As for questions about whether the church has a role in this discussion, Bolen insisted that politics and economics are not off limits to people of faith, but engaging in these areas is an integral part of working for the common good.

“I think of the old Jewish Midrash: when God gets up in the morning, he gathers the angels around him and asks, ‘where does the world need healing today,’ ” said Bolen. “The church needs to be involved in this issue, because it is of concern to God, because God loves the earth and loves human beings.”

He added: “Neither the Jewish nor the Christian tradition has ever seen fit to leave politics and economics to others and say that is off territory for God and faith. Much to the contrary.”

The papal encyclical reflects profoundly on the common good — not only for humanity today, but extending to future generations. “We hear ‘the environment is on loan to each generation, which must hand it on to the next,’ and a very simple question and a common sense summons: ‘What kind of world do we want to leave to those who come after us, to children who are now growing up?’ said Bolen.
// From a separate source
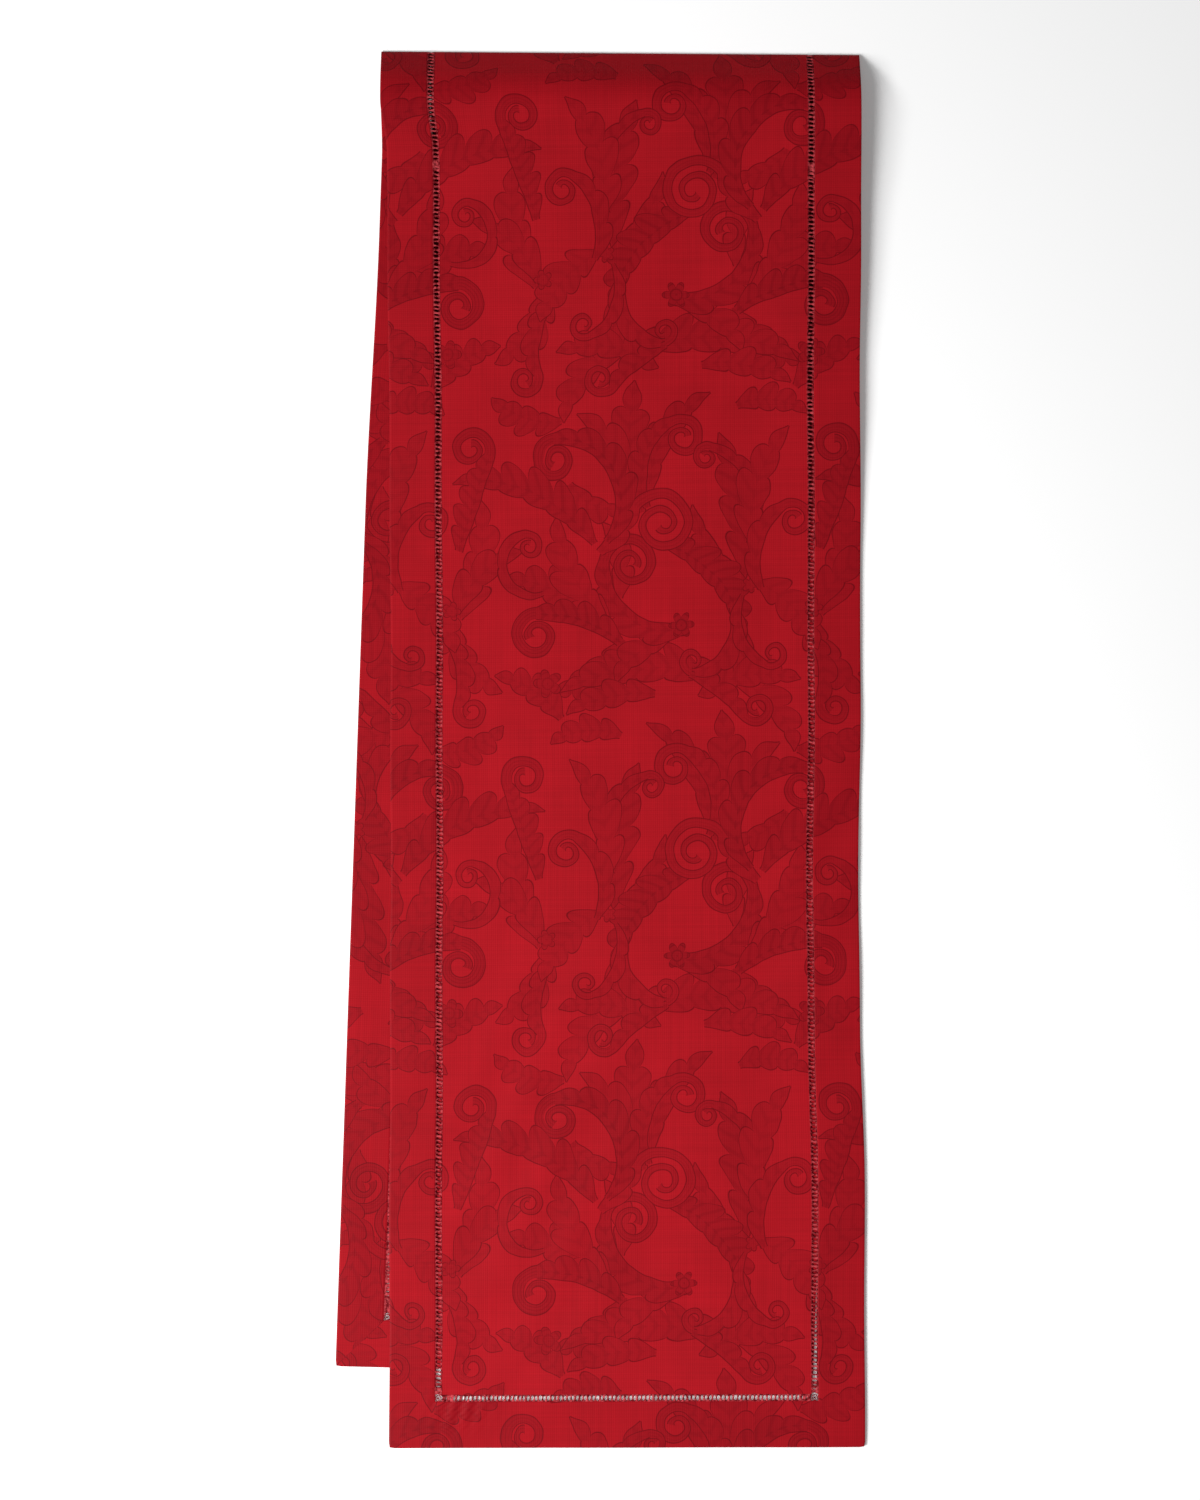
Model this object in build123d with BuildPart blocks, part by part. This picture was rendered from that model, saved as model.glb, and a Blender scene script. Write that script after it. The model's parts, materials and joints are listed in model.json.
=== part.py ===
"""Hemstitched damask table runner, folded once across its middle and laid flat.

The runner is one long cloth with a hem on all four sides. Between the hem and the panel
some threads are drawn out, and the rest are bound into a ladder of open slots. The lower
leaf lies wrong side up on the table, the upper leaf lies right side up on top of it, and
the crease between them is at +Y. Behind the crease the cloth rises into a soft swell and
comes down again in a long slope. Crease, top of the swell and foot of the slope are hinge
lines parallel to X, so the runner opens out flat.

Each zone is drawn in the cloth's own plane: u across the cloth, v along it, and the
plane's normal on the wrong side of the cloth. The origin is the middle of the footprint,
on the table.
"""
from build123d import *
import os
from math import asin, cos, degrees, floor, pi, radians, sin, sqrt

os.makedirs("parts", exist_ok=True)

# The cloth, opened flat
cloth_width = 402.0
upper_length = 1180.0  # from the crease to the end of the upper leaf
lower_length = 1104.0  # from the crease to the end of the lower leaf
cloth_lean = 1.05  # degrees between the cloth's length and the square of the crease
ply = 0.4  # one thickness of damask
hem_plies = 2

# The hem and its hemstitching
hem_width = 39.4
ladder_width = 5.2
ladder_thickness = 0.3
slot_width = 3.8
slot_pitch = 3.5
bar_width = 1.2
ladder_end_margin = 0.6
mitre_seam_width = 0.6
wheel_eyelet_radius = 0.5
wheel_eyelet_circle = 1.6

# The swell behind the crease, and the long slope down from it
swell_height = 20.0
swell_length = 38.0  # of cloth, from the crease to the top of the swell
slope_length = 370.0
crease_clearance = 2.6  # each leaf stops this far short of the crease
fold_clearance = 0.5  # each zone stops this far short of the other two fold lines
leaf_clearance = 0.3  # between the hems of the two leaves

half_width = cloth_width / 2
hem_inner = half_width - hem_width
panel_half = hem_inner - ladder_width
hem_thickness = ply * hem_plies
lean = radians(cloth_lean)

# The upper leaf lies level on the lower one, with the hems of both between them.
leaf_rise = 2 * (hem_thickness - ply / 2) + leaf_clearance
slope_tilt = asin((swell_height - leaf_rise) / slope_length)
swell_angle = pi - asin(swell_height / swell_length)

# Fold lines: how far along the cloth each lies from the crease, and the zone after each.
line_places = [0.0, swell_length, swell_length + slope_length]
line_clearances = [crease_clearance, fold_clearance, fold_clearance]
zone_angles = [swell_angle, pi + slope_tilt, pi]
line_points = [(0.0, ply / 2)]
for start, stop, angle in zip(line_places, line_places[1:], zone_angles):
    y, z = line_points[-1]
    line_points.append((y + (stop - start) * cos(angle), z + (stop - start) * sin(angle)))

# The footprint, measured from the crease, and its middle.
left_reach = half_width * cos(lean) + lower_length * sin(lean)
right_reach = half_width * cos(lean) + upper_length * sin(lean)
upper_reach = upper_length * cos(lean) + half_width * sin(lean)
front_reach = upper_reach - line_places[2] - line_points[2][0]
back_reach = crease_clearance * cos(swell_angle) + ply / 2 * sin(swell_angle)
middle_x = (right_reach - left_reach) / 2
middle_y = (back_reach - front_reach) / 2


def zone_plane(angle, line):
    """The cloth's plane in one zone, with its origin on the cloth's middle at the crease."""
    y, z = line_points[line]
    along = -line_places[line]
    return Plane(
        origin=(-middle_x, y + along * cos(angle) - middle_y, z + along * sin(angle)),
        x_dir=(cos(lean), -sin(lean) * cos(angle), -sin(lean) * sin(angle)),
        z_dir=(0, -sin(angle), cos(angle)),
    )


def fold_line(u, line, side):
    """Place along the cloth where a zone ends, short of a fold line, at u across it."""
    along = line_places[line] + side * line_clearances[line]
    return (along + u * sin(lean)) / cos(lean)


def sheet(name, plane, outlines, low, high):
    """One flat piece of cloth: its outlines, raised between two heights over its plane."""
    with BuildPart() as piece:
        with BuildSketch(plane.offset(low)):
            for outline in outlines:
                with BuildLine():
                    Polyline(*outline, close=True)
                make_face()
        extrude(amount=high - low)
    finish(name, piece)


def finish(name, piece):
    """Label one finished piece and write it to its own file."""
    piece.part.label = name
    export_step(piece.part, f"parts/{name}.step")


def hemstitch(name, plane, outline, middle, run, across):
    """A drawn-thread ladder: two bound edges, with a row of slots between bars of thread."""
    slot_length = slot_pitch - bar_width
    slots = floor((run - 2 * ladder_end_margin + bar_width) / slot_pitch)
    rows = (slots, 1) if across else (1, slots)
    size = (slot_length, slot_width) if across else (slot_width, slot_length)
    with BuildPart() as piece:
        with BuildSketch(plane.offset(-ladder_thickness / 2)):
            with BuildLine():
                Polyline(*outline, close=True)
            make_face()
            with Locations(middle):
                with GridLocations(slot_pitch, slot_pitch, *rows):
                    Rectangle(*size, mode=Mode.SUBTRACT)
        extrude(amount=ladder_thickness)
    finish(name, piece)


def side_ladder(name, plane, side, starts, stops):
    """The ladder along one long side, from one end of a zone to the other."""
    inner, outer = side * panel_half, side * hem_inner
    middle_u = (inner + outer) / 2
    low, high = starts(middle_u), stops(middle_u)
    outline = [(inner, starts(inner)), (outer, starts(outer)), (outer, stops(outer)), (inner, stops(inner))]
    hemstitch(name, plane, outline, (middle_u, (low + high) / 2), abs(high - low), False)


def strip(low_u, high_u, starts, stops):
    """Outline of a strip of cloth between two places across it."""
    return [(low_u, starts(low_u)), (high_u, starts(high_u)), (high_u, stops(high_u)), (low_u, stops(low_u))]


def fold_zone_pieces(name, plane, line):
    """A zone between two fold lines: its panel, both side hems and both ladders."""
    def starts(u):
        return fold_line(u, line, 1)

    def stops(u):
        return fold_line(u, line + 1, -1)

    sheet(f"{name}_panel", plane, [strip(-panel_half, panel_half, starts, stops)], -ply / 2, ply / 2)
    for word, side in (("left", -1), ("right", 1)):
        outline = strip(side * hem_inner, side * half_width, starts, stops)
        sheet(f"{name}_{word}_hem", plane, [outline], -ply / 2, hem_thickness - ply / 2)
        side_ladder(f"{name}_{word}_hemstitch", plane, side, starts, stops)


def leaf_pieces(name, plane, line, end, way):
    """A leaf, from its fold line to its hemmed end, where way is the end's direction along v."""
    seam = mitre_seam_width / sqrt(2)
    hem_line = end - way * hem_width
    ladder_line = hem_line - way * ladder_width

    def starts(u):
        return fold_line(u, line, way)

    def panel_stops(u):
        return ladder_line

    panel = strip(-panel_half, panel_half, starts, panel_stops)
    sheet(f"{name}_panel", plane, [panel], -ply / 2, ply / 2)
    for word, side in (("left", -1), ("right", 1)):
        hem_outline = [
            (side * hem_inner, starts(side * hem_inner)),
            (side * half_width, starts(side * half_width)),
            (side * half_width, end - way * seam),
            (side * hem_inner, hem_line - way * seam),
        ]
        sheet(f"{name}_{word}_hem", plane, [hem_outline], -ply / 2, hem_thickness - ply / 2)
        side_ladder(f"{name}_{word}_hemstitch", plane, side, starts, panel_stops)

    end_hem = [
        (-half_width + seam, end),
        (half_width - seam, end),
        (hem_inner - seam, hem_line),
        (-hem_inner + seam, hem_line),
    ]
    sheet(f"{name}_end_hem", plane, [end_hem], -ply / 2, hem_thickness - ply / 2)
    ladder = strip(-panel_half, panel_half, lambda u: hem_line, panel_stops)
    middle = (0, (hem_line + ladder_line) / 2)
    hemstitch(f"{name}_end_hemstitch", plane, ladder, middle, 2 * panel_half, True)

    seams = []
    for side in (-1, 1):
        seams.append([
            (side * half_width, end),
            (side * (half_width - seam), end),
            (side * (hem_inner - seam), hem_line),
            (side * hem_inner, hem_line),
            (side * hem_inner, hem_line - way * seam),
            (side * half_width, end - way * seam),
        ])
    sheet(f"{name}_mitre_seams", plane, seams, -ply / 2, hem_thickness - ply / 2)

    wheel_u = (panel_half + hem_inner) / 2
    wheel_v = (hem_line + ladder_line) / 2
    with BuildPart() as wheels:
        with BuildSketch(plane.offset(-ladder_thickness / 2)):
            with Locations((-wheel_u, wheel_v), (wheel_u, wheel_v)):
                Rectangle(ladder_width, ladder_width)
                Circle(wheel_eyelet_radius, mode=Mode.SUBTRACT)
                with PolarLocations(wheel_eyelet_circle, 6):
                    Circle(wheel_eyelet_radius / 2, mode=Mode.SUBTRACT)
        extrude(amount=ladder_thickness)
    finish(f"{name}_corner_wheels", wheels)


leaf_pieces("lower", zone_plane(0.0, 0), 0, -lower_length, -1)
fold_zone_pieces("swell", zone_plane(zone_angles[0], 0), 0)
fold_zone_pieces("slope", zone_plane(zone_angles[1], 1), 1)
leaf_pieces("upper", zone_plane(zone_angles[2], 2), 2, upper_length, 1)

# The hinge lines of the fold, for whoever poses the runner.
for number, (y, z) in enumerate(line_points, 1):
    print(f"fold line {number}: y {y - middle_y:.4f}, z {z:.4f}")
turns = (swell_angle, pi + slope_tilt - swell_angle, slope_tilt)
print("turns in degrees, the last one back:", *(f"{degrees(turn):.4f}" for turn in turns))
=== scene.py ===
"""Looks of a hemstitched damask table runner, folded once across its middle and laid flat.

Every piece is cut and stitched flat on the bench, in the cloth's own frame: u across the
cloth, v along it from the crease, and height on the wrong side. lay_down() then folds it
over the hinge lines of the frame. Lengths are metres, and a piece's sizes are given as n * mm.
"""
import json
from math import atan2, cos, degrees, floor, hypot, pi, radians, sin, tan

import bpy
import numpy as np
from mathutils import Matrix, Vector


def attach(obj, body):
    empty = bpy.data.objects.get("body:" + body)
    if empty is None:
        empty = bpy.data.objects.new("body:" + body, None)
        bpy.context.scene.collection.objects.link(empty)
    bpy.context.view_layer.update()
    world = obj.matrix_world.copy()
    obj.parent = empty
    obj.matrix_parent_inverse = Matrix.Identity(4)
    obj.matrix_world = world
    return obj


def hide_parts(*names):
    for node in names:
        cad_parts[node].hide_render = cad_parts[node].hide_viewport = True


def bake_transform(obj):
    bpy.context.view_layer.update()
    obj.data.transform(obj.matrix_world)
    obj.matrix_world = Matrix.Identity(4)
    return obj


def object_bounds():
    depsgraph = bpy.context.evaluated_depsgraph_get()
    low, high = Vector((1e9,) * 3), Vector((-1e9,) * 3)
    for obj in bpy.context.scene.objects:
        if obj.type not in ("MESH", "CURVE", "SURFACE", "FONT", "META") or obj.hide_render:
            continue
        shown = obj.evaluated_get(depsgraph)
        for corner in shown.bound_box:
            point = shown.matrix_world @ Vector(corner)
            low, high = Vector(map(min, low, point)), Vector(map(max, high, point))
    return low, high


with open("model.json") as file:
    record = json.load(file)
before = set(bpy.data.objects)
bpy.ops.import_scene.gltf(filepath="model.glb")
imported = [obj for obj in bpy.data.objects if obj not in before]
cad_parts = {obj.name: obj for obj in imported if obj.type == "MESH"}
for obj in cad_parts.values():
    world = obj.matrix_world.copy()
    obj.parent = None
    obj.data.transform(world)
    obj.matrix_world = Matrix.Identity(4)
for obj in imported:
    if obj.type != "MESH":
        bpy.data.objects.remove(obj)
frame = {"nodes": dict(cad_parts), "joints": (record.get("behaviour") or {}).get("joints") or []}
cad_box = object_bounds()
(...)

“Do we love our children, our grandchildren? Enough that we might want to give them a chance to love their grandchildren? Then let’s start shifting our priorities as a society, as a nation let’s start being a leader on environmental issues, let’s start taking responsibility for our part in wounding a suffering world and working towards its healing,” Bolen urged.

The document is ultimately grounded in hope, Bolen said. “It’s not too late. Hope flows through the entire encyclical. And the ultimate ground of hope for the Christian is our hope in God.”

In section 245, before offering a prayer for our earth, the encyclical concludes: “In the heart of this world, the Lord of life, who loves us so much, is always present. He does not abandon us, he does not leave us alone, for he unites himself definitely to our earth, and his love constantly impels us to find new ways forward.”

“That great love and mercy of God is our hope and our joy,” said Bolen. “It is what will help us as we re-orient our lives, to find new ways of living and responding to these challenges so clearly articulated for us by Pope Francis.”